I want to know why this is. Scottish people aren't short and hairy, as far as I know. Why not French dwarves? Why not Irish dwarves? Why not German dwarves? Certainly if Dwarves have to be hopped up on testosterone, German will work just as well as Scottish. It's almost as cold.
I am given to understand that Scotsmen do not make a habit of living underground, marrying women with beards, or subsisting mainly on beer and gold (as does the stereotypical Dwarf). I may, of course, be wrong, but be suspicious of anyone from the Southern part of the Isle agreeing with this portrayal.
How did this start, and how can it be changed?
Change it? Well, that's not really up to the writers, that's up to the movie directors.
Personally, I have an issue with every "foreign" person in a movie having a stilted British accent. Take "Troy" for instance -- if Brad Pitt had really spoken in a thick Greek accent with all its gutteral aitches, he wouldn't have been half as sexy. "Ever After" was set in France, but just about everybody spouted the King's English.
My friends and I have decided to call this default Hollywood accent "foreign."
Dwarves must just be from the mountains in the North of Foreign.
On the other hand, you know how the English feel about the Scots...
I always think it's weird that Romans have highly cultivated British accents. What's up with that?
The whole British accent thing is another cliche. Happily, it's one that I actually dig.
As I understand it, when the Celts migrated to the Isles, they pushed the people who were already there (the Picts) to the north and west. Then the Saxons (Vikings) came and pushed the Celts further north and west, which pushed the Picts even further.
Some believe that the small size of the Picts, along with an ability to disappear into the wild easily, was the basis for the idea of the magical "little people."
So that gives you Scotland, to the north, where the "little people" survived the longest.

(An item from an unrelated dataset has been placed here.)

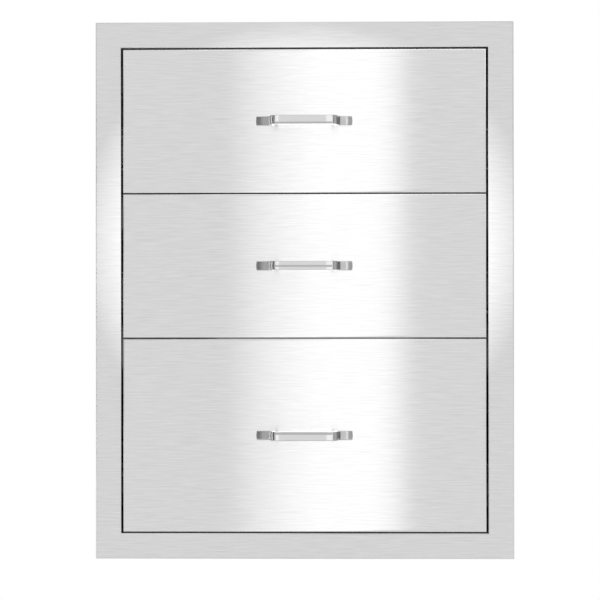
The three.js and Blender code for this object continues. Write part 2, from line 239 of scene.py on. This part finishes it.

The Celts were not "little people" (cf. Chesterton's "Great Gaels of Ireland"), but the Picts were.
The people we think of as Scots now are Celts, by the way.
We all love cliche's anyway, so why change a good thing that we can't get "enough" of?
"It's not the size o' the hammer that counts, it's how you wield it."
Which seems to stereotypically sum up their being good with mining implements, possessing a somewhat risque sense of humor, and the aforementioned accent/language issue. So it's not just literature and film...the expansive video game industry is propagating the stereotype(s) as well.
Inkwell
-----------------
"The difference between a writer and someone who says they want to write is merely the width of a postage stamp."
-Anonymous
I read recently an book by the producer and head honcho of "Everybody Loves Raymond," Phil Rosenthal. While casting, he says that the network vetoed him casting other ethnic Italian New Yorkers to play the family of Ray Romano (actor) / Ray Barone (character), despite Romano being New York / Italian. Apparently the network suits thought it wouldn't play in Middle America if it were too ethnic. The end resulted in a funny-but-not-necessarily-believable mixed-ethnicity family. On a glance, it's hard to believe these people are related to each other. (A more thorough look lends more credence to the idea---they certainly behave towards each other like a family. I didn't appreciate the show as much when it was on but have found it lately growing on me.)
I think this kind of "ethnic neutering" plays across the entertainment media. Ethnic types that can't easily be pinned down as to place-of-origin get cast in parts like, say, the abovementioned dwarves. If the traditional Scotthsh stereotypes are played down, in this modern era, who would know except us suspicious and observant types?
(Noted in passing: "dwarves" is Tolkien's spelling---it was normally "dwarfs" before The Hobbit.)
And surely you all know that dwarves are smiths!